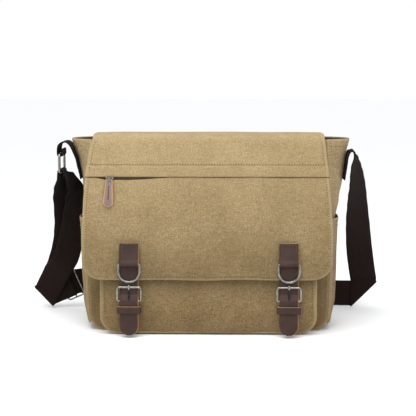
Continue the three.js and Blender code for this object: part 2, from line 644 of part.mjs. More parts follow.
function rightRun() {
  return webbingStations([
    [RIGHT_ARC.x + ARC_GAP, 0, 247.5, 0], [199.8, 0, 247.4, 0], [201.6, 0.3, 245.8, 3], [202.8, 1, 242, 8], [203.6, 2, 231, 22],
    [205.6, 8, 218, 29], [208, 15, 205, 34], [209.8, 25, 189.5, 41], [211.6, 35, 174, 48],
    [214, 48, 151, 59], [217, 60, 128, 68], [220.3, 73, 105, 77], [224.3, 85, 82, 87],
    [228.5, 95, 61, 90], [232.5, RIGHT_FOLD.y - RIGHT_FOLD.radius, 44, 90],
  ]);
}

function rightFold() {
  const half = WEBBING_WIDTH / 2;
  const centre = new THREE.Vector3(RIGHT_FOLD.inner + half, RIGHT_FOLD.y, RIGHT_FOLD.floor + half);
  const crease = new THREE.Vector3(WEBBING_WIDTH, 0, WEBBING_WIDTH);
  const outward = new THREE.Vector3(1, 0, -1).normalize();
  return foldStations(centre, crease, outward, FRONTWARD, -1, RIGHT_FOLD.radius);
}

function backRun() {
  const half = WEBBING_WIDTH / 2;
  return uprightStations([
    [213, 108.4, 3.2 + half], [190, 109, 3.3 + half], [150, 111, 4.4 + half], [100, 113, 8 + half],
    [50, 114, 11 + half], [0, 114, 13 + half], [-50, 113, 15 + half], [-100, 111, 18 + half],
    [-150, 108, 20 + half], [-178, 106, 20.4 + half], [-193, 105.2, 40.4],
  ], FRONTWARD);
}

const intoFold = new THREE.Vector3(-Math.cos(RUN_IN_SLOPE), 0, -Math.sin(RUN_IN_SLOPE));
const creaseUp = new THREE.Vector3(-Math.cos(LEFT_FOLD.lean), 0, Math.sin(LEFT_FOLD.lean));
const creaseOut = new THREE.Vector3(-Math.sin(LEFT_FOLD.lean), 0, -Math.cos(LEFT_FOLD.lean));
const outOfFold = intoFold.clone().addScaledVector(creaseOut, -2 * intoFold.dot(creaseOut));
const creaseLength = WEBBING_WIDTH / Math.abs(intoFold.dot(creaseOut));

// A straight lead beside the left fold: [distance from the fold, offset in Y] pairs.
function leftLead(pairs, normal) {
  const centre = LEFT_FOLD.centre;
  return uprightStations(pairs.map(([distance, offset]) => [
    centre.x - intoFold.x * distance, centre.y + offset, centre.z - intoFold.z * distance]), normal);
}

function leftFold(start, facing, radius) {
  const crease = creaseUp.clone().multiplyScalar(creaseLength);
  return foldStations(LEFT_FOLD.centre, crease, creaseOut, start, facing, radius);
}

// From the left fold up to the ring's lower bar, round it, and back down to the fold.
const RING_LOW = RING_TOP - RING_HEIGHT;
function ringPasses() {
  const leaving = (pairs) => pairs.map(([distance, y]) => [
    LEFT_FOLD.centre.x + outOfFold.x * distance, LEFT_FOLD.centre.y + y,
    LEFT_FOLD.centre.z + outOfFold.z * distance]);
  const up = leaving([[8, -OUTER_RADIUS], [12, -5.2], [16, -6.9], [24, -9.8], [34, -13], [46, -18]]);
  const down = leaving([[46, -13], [34, -9], [24, -6.6], [16, -4.2], [12, -2.6], [8, -INNER_RADIUS]]);
  const bagSide = [[-216.5, 74, 78, -98], [-208, 65, 101, -107], [-201.5, 52, 126, -120],
    [-195.5, 34, 156, -136], [-192, 15, 186, -149], [-195.5, 4, 204, -165],
    [RING_X + barWrap + 2, 0, RING_LOW - 5, -180], [RING_X + barWrap, 0, RING_LOW, -180]];
  const outerSide = [[-222, 79, 78, -98], [-215, 70, 101, -107], [-210.3, 56, 126, -120],
    [-208.2, 36, 156, -136], [-209.3, 16, 186, -149], [-210.8, 4, 204, -165],
    [RING_X - barWrap - 0.4, 0, RING_LOW - 5, -180], [RING_X - barWrap, 0, RING_LOW, -180]];
  const overBar = [];
  for (let i = 1; i < 6; i++) {
    const angle = (i / 6) * Math.PI;
    overBar.push([RING_X + barWrap * Math.cos(angle), 0, RING_LOW + barWrap * Math.sin(angle), -180]);
  }
  return [
    ...uprightStations(up, BACKWARD),
    ...webbingStations([...bagSide, ...overBar, ...outerSide.reverse()]),
    ...uprightStations(down, FRONTWARD),
  ];
}

function shoulderWebbing() {
  const arriving = [[48, 3.8], [40, 3.8], [30, 3.8], [20, 3.8], [10, OUTER_RADIUS]];
  const ending = [[8, INNER_RADIUS], [18, 1.3], [22, 0.7], [25, -0.35], [27.6, -1.4], [36, -1.4], [44, -1.4]];
  return [
    ...rightRun(),
    ...rightFold(),
    ...backRun(),
    ...leftLead(arriving, FRONTWARD),
    ...leftFold(BACKWARD, -1, OUTER_RADIUS),
    ...ringPasses(),
    ...leftFold(FRONTWARD, 1, INNER_RADIUS),
    ...leftLead(ending, BACKWARD),
  ];
}

place(bag, 'shoulder_webbing', ribbon(shoulderWebbing(), WEBBING_THICKNESS), webbing());

// Slide buckle: a plate with two slots, lying on the webbing with its centre bar at the webbing's end.
const SLIDE_DISTANCE = 42;
const slot = (y) => roundedRectangle(41, 8.5, 2, 2).map((p) => new THREE.Vector2(p.x, p.y + y));
const slideBuckle = extruded(roundedRectangle(48, 28, 4), 2.2, [slot(6.4), slot(-6.4)]);
slideBuckle.rotateX(Math.PI / 2);
slideBuckle.rotateY(-Math.PI / 2 - RUN_IN_SLOPE);
place(bag, 'strap_slide_buckle', slideBuckle, gunmetal(), [
  LEFT_FOLD.centre.x - intoFold.x * SLIDE_DISTANCE,
  LEFT_FOLD.centre.y + 1.2,
  LEFT_FOLD.centre.z - intoFold.z * SLIDE_DISTANCE,
]);

export default bag;
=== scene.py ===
"""A canvas messenger bag: the visual model, in metres, in the CAD model's own frame."""
import math

import bpy
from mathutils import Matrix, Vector, noise


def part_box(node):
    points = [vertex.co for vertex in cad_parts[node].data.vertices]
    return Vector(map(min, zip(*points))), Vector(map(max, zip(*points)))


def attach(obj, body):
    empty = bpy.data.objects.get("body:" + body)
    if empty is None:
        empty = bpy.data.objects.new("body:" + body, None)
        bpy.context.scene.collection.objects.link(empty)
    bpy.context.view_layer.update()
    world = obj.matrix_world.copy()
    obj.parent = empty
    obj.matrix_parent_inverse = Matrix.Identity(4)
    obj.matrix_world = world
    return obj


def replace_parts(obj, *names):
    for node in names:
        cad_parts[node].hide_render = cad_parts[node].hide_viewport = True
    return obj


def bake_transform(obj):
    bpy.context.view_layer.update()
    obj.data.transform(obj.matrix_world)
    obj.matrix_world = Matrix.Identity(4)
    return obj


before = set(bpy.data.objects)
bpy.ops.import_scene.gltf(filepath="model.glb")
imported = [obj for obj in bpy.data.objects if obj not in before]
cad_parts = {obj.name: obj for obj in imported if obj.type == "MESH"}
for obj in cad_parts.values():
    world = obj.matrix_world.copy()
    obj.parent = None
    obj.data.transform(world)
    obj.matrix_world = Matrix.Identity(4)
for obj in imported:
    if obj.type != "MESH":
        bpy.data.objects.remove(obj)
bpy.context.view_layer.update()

MM = 0.001


# ---------------------------------------------------------------- driving sizes, in millimetres
def box_mm(node):
    low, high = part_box(node)
    return low / MM, high / MM


def middle(node):
    low, high = box_mm(node)
    return (low + high) / 2


BODY_TOP = box_mm("back_panel")[1].z
CORNER_RADIUS = 24
CANVAS = 2.4
THIN = 1.6
RIDGE_Y = -42.5
RIDGE_Z = 270
TILT = math.radians(7.8)
FLAP_LENGTH = 194.8
FLAP_CORNER = 26
POCKET_HALF = box_mm("front_pocket_panel")[1].x
POCKET_TOP = box_mm("front_pocket_panel")[1].z
POCKET_SETBACK = 8
POCKET_CORNER = 22
POCKET_FLOOR = 3.2
ZIP_DEPTH = 57
WEBBING_WIDTH = 38
CLOSURES = {"left": middle("left_closure_strap").x, "right": middle("right_closure_strap").x}


def mix(a, b, t):
    return a + (b - a) * t


def clamp(t, low=0.0, high=1.0):
    return max(low, min(high, t))


def smooth(low, high, value):
    t = clamp((value - low) / (high - low))
    return t * t * (3 - 2 * t)


def profile(pairs, at):
    """Smooth interpolation through (position, value) pairs."""
    if at <= pairs[0][0]:
        return pairs[0][1]
    for (a, x), (b, y) in zip(pairs, pairs[1:]):
        if at <= b:
            return mix(x, y, smooth(a, b, at)) * 0.35 + mix(x, y, (at - a) / (b - a)) * 0.65
    return pairs[-1][1]


def crumple(x, y, size, seed):
    """Soft wrinkles about `size` millimetres long, from -1 to 1."""
    return noise.noise(Vector((x / size, y / size, seed * 7.31))) * 1.6


# ---------------------------------------------------------------- materials
def new_material(name, roughness, metallic=0.0):
    material = bpy.data.materials.new(name)
    material.use_nodes = True
    tree = material.node_tree
    shader = tree.nodes["Principled BSDF"]
    shader.inputs["Roughness"].default_value = roughness
    shader.inputs["Metallic"].default_value = metallic
    return material, tree, shader


def noise_node(tree, scale, detail, coordinates, roughness=0.6):
    node = tree.nodes.new("ShaderNodeTexNoise")
    node.inputs["Scale"].default_value = scale
    node.inputs["Detail"].default_value = detail
    node.inputs["Roughness"].default_value = roughness
    tree.links.new(coordinates, node.inputs["Vector"])
    return node.outputs["Fac"]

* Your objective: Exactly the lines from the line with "the webbing's end." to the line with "if empty is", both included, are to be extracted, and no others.

* Full answer:
// Slide buckle: a plate with two slots, lying on the webbing with its centre bar at the webbing's end.
const SLIDE_DISTANCE = 42;
const slot = (y) => roundedRectangle(41, 8.5, 2, 2).map((p) => new THREE.Vector2(p.x, p.y + y));
const slideBuckle = extruded(roundedRectangle(48, 28, 4), 2.2, [slot(6.4), slot(-6.4)]);
slideBuckle.rotateX(Math.PI / 2);
slideBuckle.rotateY(-Math.PI / 2 - RUN_IN_SLOPE);
place(bag, 'strap_slide_buckle', slideBuckle, gunmetal(), [
  LEFT_FOLD.centre.x - intoFold.x * SLIDE_DISTANCE,
  LEFT_FOLD.centre.y + 1.2,
  LEFT_FOLD.centre.z - intoFold.z * SLIDE_DISTANCE,
]);

export default bag;
=== scene.py ===
"""A canvas messenger bag: the visual model, in metres, in the CAD model's own frame."""
import math

import bpy
from mathutils import Matrix, Vector, noise


def part_box(node):
    points = [vertex.co for vertex in cad_parts[node].data.vertices]
    return Vector(map(min, zip(*points))), Vector(map(max, zip(*points)))


def attach(obj, body):
    empty = bpy.data.objects.get("body:" + body)
    if empty is None:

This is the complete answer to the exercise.